Start with heads. When do you change them? How about when they start getting pitted or overly scarred. It depends on how often you play, how hard you hit, and the overall quality and type of head you use. If you’re a power hitter, double ply heads will hold up best, of course. All the major drumhead manufacturers offer a large selection of quality heads at reasonable prices. Don’t start giving me that “I don’t have the money” nonsense. Drumheads aren’t THAT expensive, and some music stores even feature “slightly used” heads for sale, most of which are perfectly usable items, at a reduced price. One good paying gig should buy you a whole new set of heads, unless you have a drumset the size of Terry Bozzio.
Change your heads when they respond like a bowl of rice pudding, look like swiss cheese, and make your drums sound lousy! Simple, huh?
Make sure to always use the same brand and style of head on all your toms. Very important in achieving a uniform, consistent sound.
As far as broken hardware, when something falls apart, get it fixed immediately. All drum manufacturers offer replacement parts, although if you play a vintage set, you may have to contact a specialized dealer or supplier of old parts to find an exact replacement. You can find them in Modern Drummer magazine or online at this website. And don’t bitch and moan to me about the cost. This is your instrument, invest the money to keep it working properly. Have pride in your drums. Have pride as a drummer.
I’ve made friends with a fellow who owns a local machine shop. He’s also a drummer, and has been very helpful in fixing a couple of pieces of broken hardware for me.

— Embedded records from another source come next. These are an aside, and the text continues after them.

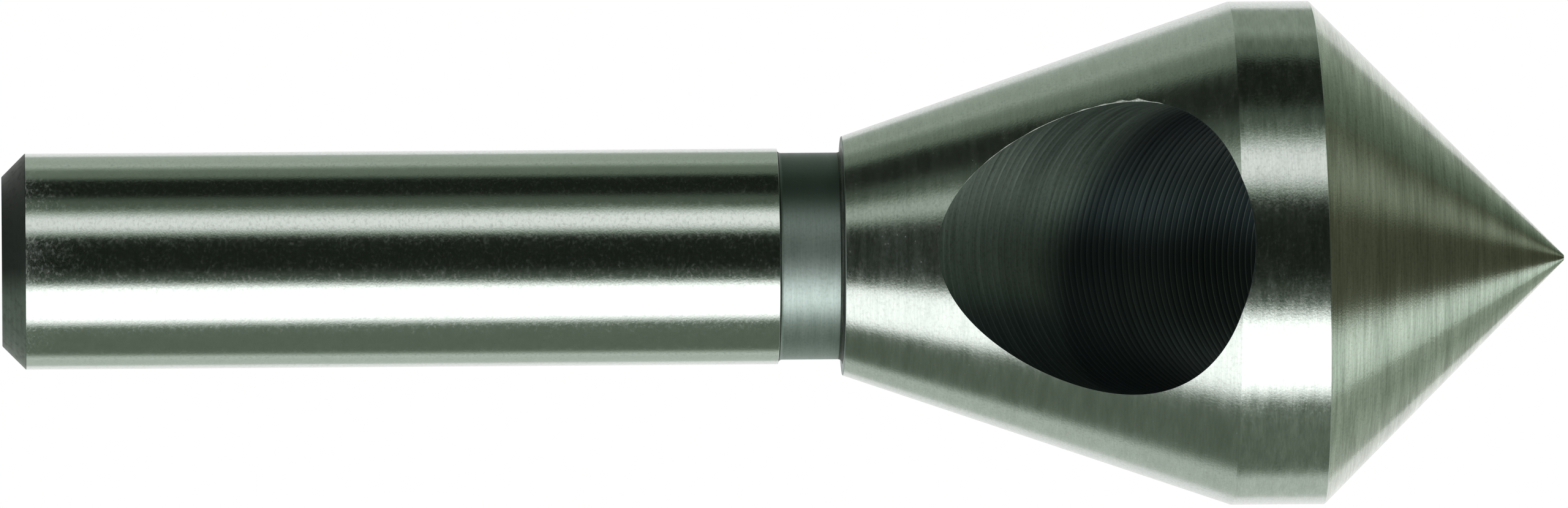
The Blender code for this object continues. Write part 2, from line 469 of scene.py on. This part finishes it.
# Chips rub the mouth of the hole bright, and its depth keeps blue-black scale, more on the +X side.
SCALE_SLANT = 0.45
SCALE_STARTS = -12.7 * MM
SCALE_FULL = -8.2 * MM
DEEPEST_STARTS = -4.0 * MM
DEEPEST_FULL = 2.0 * MM
wall_tree = bored_wall.node_tree
wall_place = add(wall_tree, "ShaderNodeUVMap", uv_map="round_and_along").outputs[0]
round_hole, along_hole, _ = add(wall_tree, "ShaderNodeSeparateXYZ", {0: wall_place}).outputs
wall_spot = add(wall_tree, "ShaderNodeTexCoord").outputs["Object"]
wall_side = add(wall_tree, "ShaderNodeSeparateXYZ", {0: wall_spot}).outputs["X"]
slanted = add(wall_tree, "ShaderNodeMath", {
    0: wall_side, 1: SCALE_SLANT / HEAD_RADIUS, 2: along_hole,
}, operation="MULTIPLY_ADD").outputs[0]
deep = add(wall_tree, "ShaderNodeMapRange", {
    "Value": slanted, "From Min": SCALE_STARTS / HEAD_RADIUS, "From Max": SCALE_FULL / HEAD_RADIUS,
}, interpolation_type="SMOOTHSTEP").outputs["Result"]
shaded = one_side(wall_tree, bare_from=0.6 * MM, full_from=4.2 * MM, share=0.82)
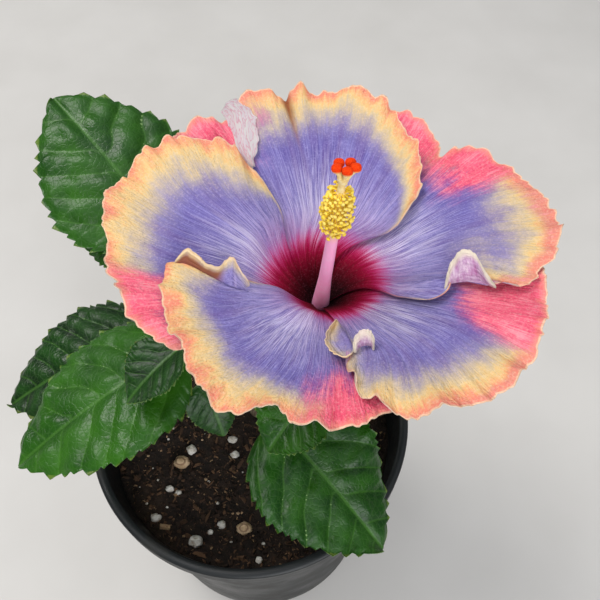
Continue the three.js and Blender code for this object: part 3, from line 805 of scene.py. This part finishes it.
TRUNK_PATH = [(4, 16, 172.3), (5, 15, 205), (9, 11, 246)]
TRUNK_RADII = [8.5, 6, 5.4, 5.1, 4.9, 4.6, 4.3]
STALK_FOOT = vec(30, -6, 306)
BOUGHS = {
    "bough_centre": ([(9, 11, 244), (17, 5, 280), STALK_FOOT], [4.2, 3.4, 2.8]),
    "bough_left": ([(5, 15, 212), (-9, 12, 246), (-20, 7.5, 268), (-23.5, 6, 279)], [3.2, 2.9, 2.5, 2.3]),
    "bough_right": ([(7, 13, 222), (26, 17, 248), (46, 19, 268)], [3.2, 2.7, 2.2]),
    "bough_back": ([(7, 13, 228), (3, 30, 252), (-6, 40, 286)], [3.2, 2.8, 2.2]),
}


def bark_relief(seed, length):
    """Ridges, seams and the rings of old leaf scars, as a share of the radius."""
    def relief(t, angle):
        turns = angle / tau
        ridge = clouds(turns * 14, t * length / 9, seed)
        seam = np.abs(clouds(turns * 7, t * length / 16 + 40, seed + 1))
        scar = np.exp(-((t * length / 13 % 1) - 0.5) ** 2 / 0.006)
        fade = smooth(turns * 8) * smooth((1 - turns) * 8)
        return fade * (0.06 * ridge - 0.06 * seam) + 0.05 * scar
    return relief


def make_woods():
    make_limbs("trunk_bark", BARK, "bark", ["trunk"],
               (TRUNK_PATH, TRUNK_RADII, 48, 90, True, bark_relief(21, 76)))
    boughs = [(*limb, 36, 70, False, bark_relief(31 + k, 62)) for k, limb in enumerate(BOUGHS.values())]
    make_limbs("bough_bark", BARK, "bark", list(BOUGHS), *boughs)


# Leaves

def leaf(root, base, tip, width, roll, fold, arch):
    """A leaf from its root on the stem, by the base of its blade, to its tip."""
    return dict(root=np.array(root), base=np.array(base), tip=np.array(tip),
                width=width, roll=roll, fold=fold, arch=arch)


# A mass has a stem, and leaves given one by one, fanned out by a rule, or small ones along its stem
MASSES = {
    "foliage_left": dict(
        stem=[(-23.6, 5.95, 279.35), (-26.6, 4.8, 289), (-28.5, 5.5, 300)], radii=[2.2, 1.7, 1.2],
        leaves=[
            leaf((-25.3, 5.3, 285), (-33, -3, 291), (-122, -58, 256), 80, 4, -0.1, 0.05),
            leaf((-24.2, 5.7, 281.5), (-56, 19, 273), (-142, -14, 240), 72, -4, -0.08, 0.06),
            leaf((-28.3, 5.4, 298.5), (-29, -13, 309), (-56, -39, 296), 36, 8, 0.15, 0.06),
        ],
    ),
    "foliage_upper_left": dict(
        stem=[(-6.2, 40.2, 286.3), (-12, 44, 300), (-17, 47, 312)], radii=[2.1, 1.7, 1.2],
        leaves=[leaf((-16, 46, 309), (-40, 50, 325), (-106, 118, 362), 88, -6, -0.12, 0.06)],
        fan=dict(count=2, start=92, stop=172, length=60, reach=14, rise=-8, seed=11),
    ),
    "foliage_front": dict(
        stem=[(9.6, 4.6, 238), (14, -12, 250), (22, -26, 262)], radii=[1.9, 1.6, 1.2],
        leaves=[
            leaf((13, -9, 248), (18, -32, 258), (80, -94, 222), 80, 0, -0.1, 0.06),
            leaf((22, -25, 261), (38, -30, 286), (16, -56, 272), 42, 0, 0.1, 0.07),
        ],
    ),
    "foliage_low": dict(
        stem=[(0.2, 9, 222), (-7, 3, 234), (-13, -3, 246)], radii=[1.8, 1.5, 1.2],
        leaves=[leaf((-12, -2, 243), (-23, -9, 262), (-12, -33, 237), 31, 0, -0.1, 0.06)],
    ),
    "foliage_right": dict(
        stem=[(46.3, 19.1, 268.3), (57, 18, 284), (62, 16, 302)], radii=[2.1, 1.7, 1.2],
        fan=dict(count=4, start=-28, stop=50, length=72, reach=16, rise=-8, seed=23), inner=4,
    ),
    "foliage_back": dict(
        stem=[(11.9, 17.4, 240), (20, 33, 262), (26, 42, 288)], radii=[1.9, 1.6, 1.2],
        fan=dict(count=4, start=48, stop=128, length=72, reach=16, rise=-6, seed=37), inner=4,
    ),
    "foliage_top": dict(
        stem=[(27.4, 0.9, 300.2), (32, 9, 314), (36, 16, 334)], radii=[1.6, 1.4, 1.1],
        fan=dict(count=4, start=8, stop=165, length=52, reach=12, rise=4, seed=51), inner=4,
    ),
}


def fan_leaves(mass):
    """Leaves fanned out from the stem of a mass, by the same draws as the solids' own."""
    rule = mass.get("fan", dict(count=0, seed=0))
    random = seeded(rule["seed"])
    made = []
    for k in range(rule["count"]):
        share = k / (rule["count"] - 1)
        root = spline(mass["stem"], 0.3 + 0.65 * share)
        outward = heading(radians(mix(rule["start"], rule["stop"], share) + 8 * (random() - 0.5)))
        length = rule["length"] * (0.88 + 0.24 * random())
        base = root + rule["reach"] * (outward + 0.4 * UP)
        tip = base + length * outward + UP * (rule["rise"] - 0.06 * length * random())
        made.append(leaf(root, base, tip, 0.74 * length, 14 * (random() - 0.5), -0.08, 0.06))
    return made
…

With cymbals, purchase the best your money can buy at all times. You might do better upgrading those mediocre, low-priced trash can lids by looking for high quality used cymbals from the major manufacturers. You know who their names. There are always plenty of used cymbals on the market. Check your local music stores, the ‘net, and the classified ads for bargains. It is possible to buy an older, used 20″ A. Zildjian medium ride for under $100-and that’s just one example. The deals are out there. Make sure there are no cracks or excessively large keyholes (although a slight keyhole shouldn’t stop you from buying a GREAT sounding cymbal), take it home, clean it up (the old fashioned, non-abrasive cleanser Bon Ami works very nicely, or any standard cymbal polish will do on many brands) and you’ll be amazed at how much better you’ll sound. A representative at Paiste recently advised me to take my 20″ Signature ride into the shower with me to clean it! I kid you not. I’ll stick with their polish, thank you.
And keep your drums clean. Wipe off dust, dirt, fingerprints, smoke, soot, salt air residue, beer, soda and food stains regularly, and any other schmutz that may accumulate, with a clean cloth and warm water. I’ve used a light coating of furniture polish for years, especially on my wood finish Tama set. After all, they’re made of wood, right? And do the same with your hardware. Keep it shining. If the drums need a heavy cleaning, you might want to take them to a drum repair person for professional attention.
Take care of your drums and maintain them properly, or else you might read about YOUR piece-o-crap drumset in an article like this!